Land, and what is under it, was valued at $6.1 trillion in the 2015 financial year, but the vast majority of that is improved residential land; and in turn concentrated in the nation’s eight capital cities. Rural and other land was valued at a much lower $460 billion, or a lot less than a tenth of the value of residential land.
We have lots of land, some 7.8 million square kilometres of it, which is around the same size as the mid-continent US (excluding Alaska and Hawaii) and only a bit smaller than China’s land mass; but those countries’ populations are 13 times and 58 times our 24 million respectively.
That serves to remind us that we have the capacity to house a much larger population in due course.
It is probable that we will have a population of 42 million by 2050, 70 million by 2100 and around 150 million or more in the middle of the next century. Even then, it is sobering to think that there may be a single city in China with a population of 100 million people.

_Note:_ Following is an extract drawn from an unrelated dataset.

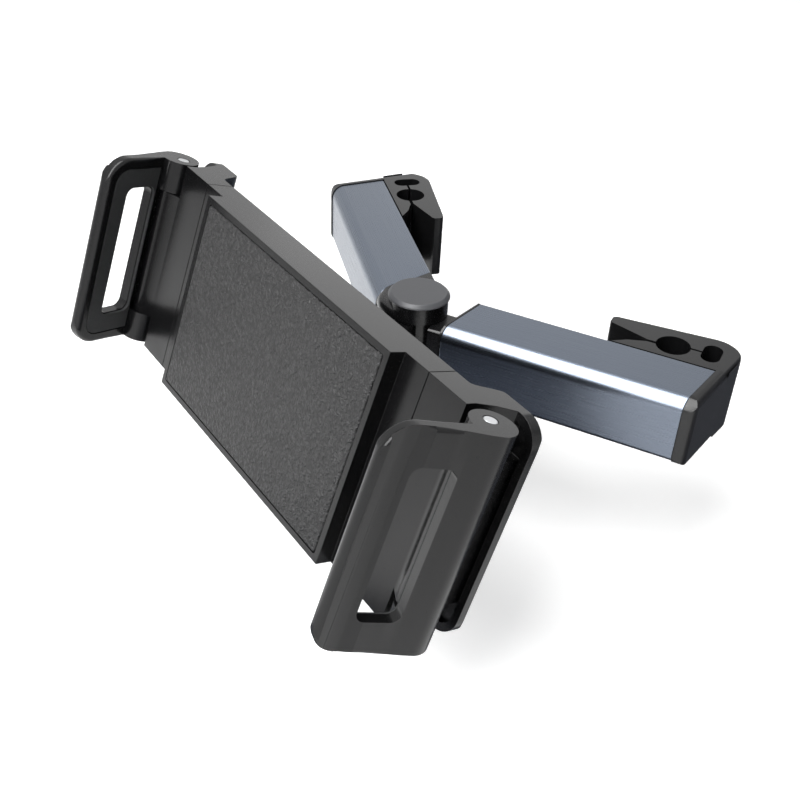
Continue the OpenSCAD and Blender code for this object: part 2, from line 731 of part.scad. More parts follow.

So, our land value will continue to increase for reasons of population growth alone. As Mark Twain once said: “Buy land. They are not making any more of it.” That’s not quite true however, because Singapore, China and several other countries are creating more land by extending their coastlines; but then again, we are also losing land due to rising tides and various other causes.
Our agricultural land will continue to rise in value, boosted by the food security issue in Asia. We are already hearing of billion-dollar proposals for top-end development by foreign investors – where the majority of our annual water supply is located (60 per cent of it in the top one-third of the continent), and the light and heat units necessary for crop growth. Currently, our rural land and the associated built environment is valued at $300 billion; so who knows what that might be worth in the middle of this century and beyond?
The value of what is under the land fluctuates with the booms and busts of our mining industry. We have just experienced the sixth mining boom since settlement in 1788, and yet again the value is falling: this time from a new all-time peak in the 2014 financial year of $1.2 trillion.
Inbound tourism alone could quadruple over the next decade and a half and earn more than mineral exports.
Today, our natural resources – whether minerals, rural land or timber – struggle to create annual wealth of around 10 per cent of the total $1.6 trillion. Once they accounted for over 50 per cent of all new annual wealth; but that was more than 150 years ago. The industrial age then created the bulk of our GDP up until the 1960s via manufacturing, utilities and construction.
However, over the past 50 years, in our new infotronics age of service industries and information and communications technology (ICT), our annual wealth has been created by developed resources rather than natural resources. This was true in the industrial age of course, but more so in our new age.
We are in an age where IP, commercial buildings, equipment and infrastructure – accounting for around a fifth of the nation’s resources – are the driving forces for wealth creation.
When it comes to IP, not many people would know that the $1.6 trillion plus sharemarket value of all listed stocks on the S&P/ASX has two-thirds of that market value in IP and other “intangibles” that are not recorded on the audited balance sheets. This shows that these days, we value IP in the marketplace, even if accountants don’t or can’t account for it. We will, of course, see a renaissance in agriculture this century due, as previously mentioned, to the Asian food-security challenge; and we will have yet another mining boom. But it is unlikely they will combine to produce much more than a tenth of our GDP, as now. Ironically, we will end up with more wealth, with people walking on land (tourism) rather than digging it up. In 2015, we earned over $40 billion in inbound tourism, and nudged $100 billion if we include domestic tourism. Inbound tourism alone could quadruple over the next decade and a half and earn more than mineral exports; such is the tourism boom with Asian travellers, especially from China. So, land is still relevant for additional reasons in an age of service industries.
We can be sure residential values will keep growing in capital cities and fast-growing new coastal cities, of which there are scores; but less so in areas of declining populations in many rural and mining centres.
Our country’s worth
While purely academic, it is interesting to think about what a foreign country might pay for our country, if only because countries – or part of them – have been sold in the past.
The US paid $US240 million (in today’s terms) for the Louisiana Purchase of 2.1 million km2 (28 per cent of Australia’s land mass) from France in 1803; and a not-dissimilar amount for Alaska (20 per cent of Australia’s land mass) from Russia in 1867.
Those acquisitions, nearly half of Australia’s land mass, were acquired for under $US500 million – in today’s terms, a steal, as they say.
We wouldn’t sell for that price, maybe $50 trillion, which means each family could retire with over $5 million each.
But don’t float the idea, because one of several nations could afford that, and would come running with a cheque book – with the risk that a lot of Australians might say yes. Let’s keep the joint, I say.